Lors des régionales de mi-décembre, un événément s’est produit sur lequel les commentateurs et les médias n’ont guère insisté, démentis dans leurs prévisions, et surtout obnubilés qu’ils étaient par la montée du F.N. et la dramatisation qui allait avec. Debout la France est devenu, ex aequo avec le Front de gauche, le cinquième parti politique français. Notre progression, amorcée avec les européennes de 2014, s’est poursuivie. Il va de soi que nous aurions préféré passer devant les écologistes, qui ne nous précèdent désormais que d’une très courte tête, devant l’UDI, devant le PS., devant les « Républicains »… Chaque chose en son temps. L’essentiel demeure : présents dans toutes les régions, nous nous y sommes fait connaître et reconnaître, nous avons planté un nouveau jalon sur la route de l’avenir. Nous avons semé les graines. Nous récolterons les moissons.

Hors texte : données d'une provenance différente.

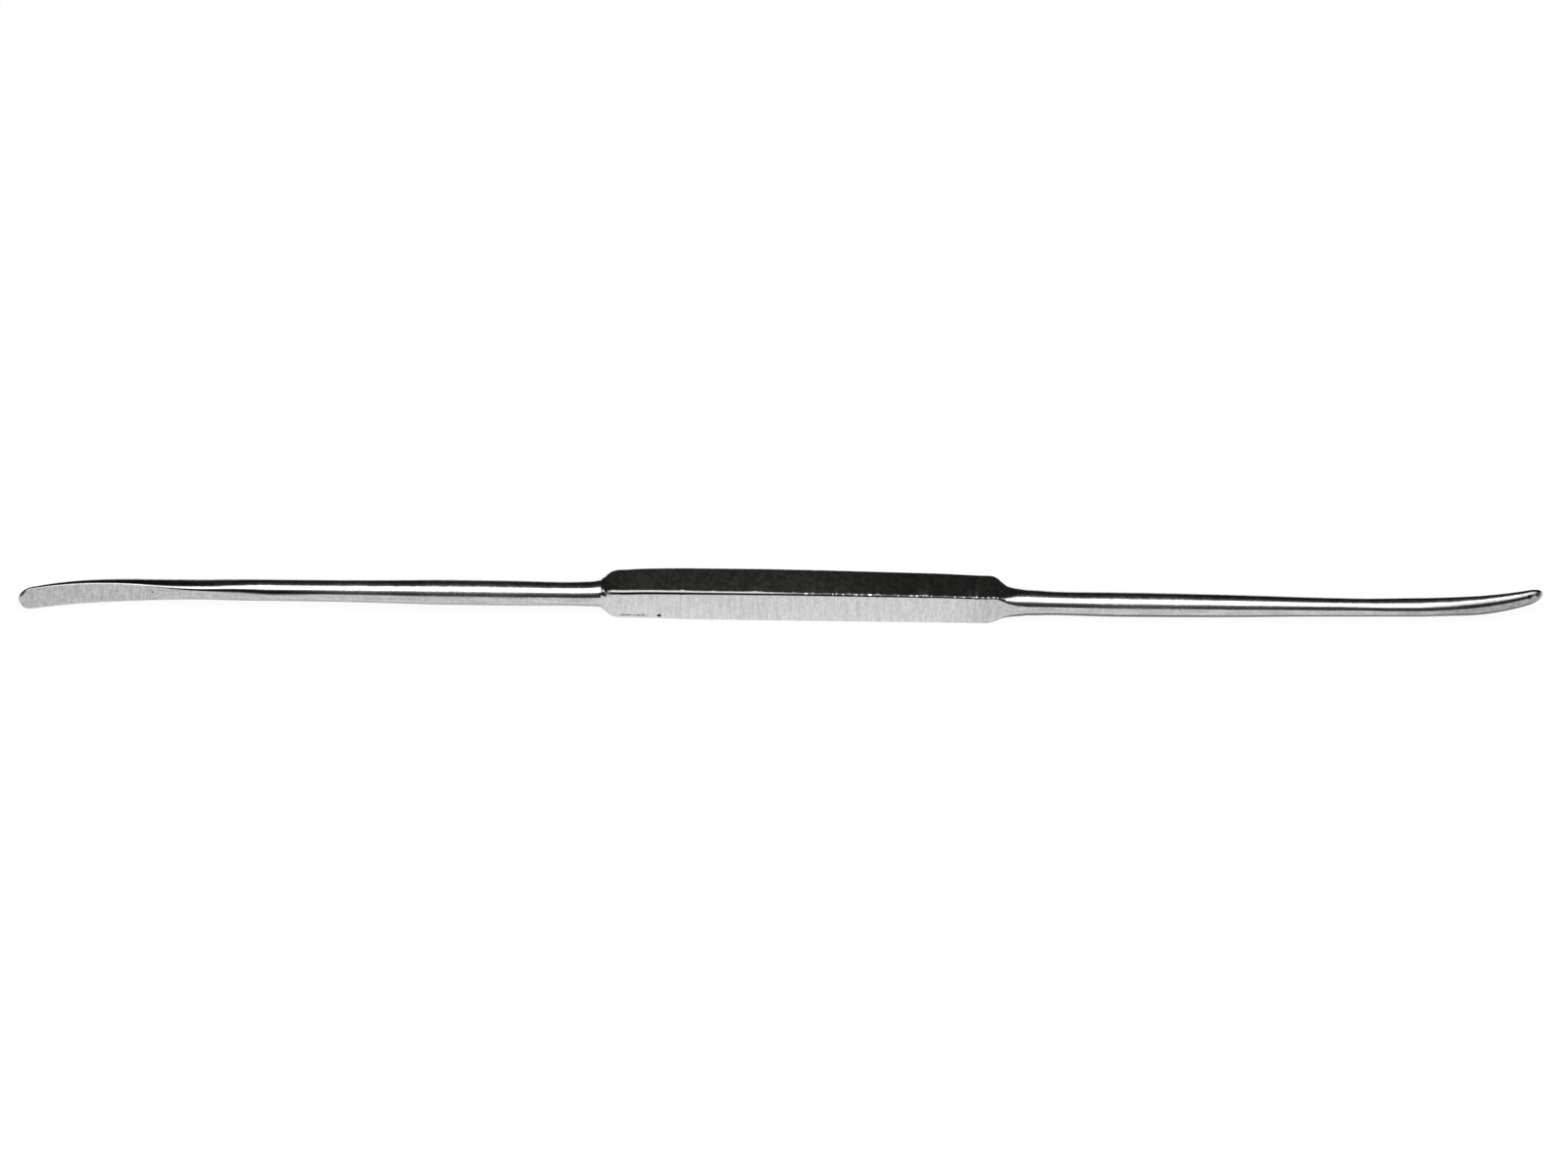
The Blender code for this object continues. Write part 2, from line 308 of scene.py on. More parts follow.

Par où passera le changement qu’attendent les Français ? Où éclateront les « orages désirés » dont parlait Chateaubriand ?Nous n’avons pas les moyens financiers des partis qui ajoutent à la manne des subventions publiques les dons plus ou moins occultes de riches donateurs. Nous n’avons pas toujours l’écho médiatique qui s’attache aux mots et aux gestes des puissants ou qu’attire la démagogie. Nous ne jouons pas sur les passions, nous ne creusons pas les divisions, nous n’attisons pas les haines. Nous ne nous adressons qu’à la raison et au cœur. Nous voulons le renouvellement des idées et des hommes. Notre programme peut se résumer à quelques mots simples : l’intégrité, la compétence, la France. Donc, nous gagnerons.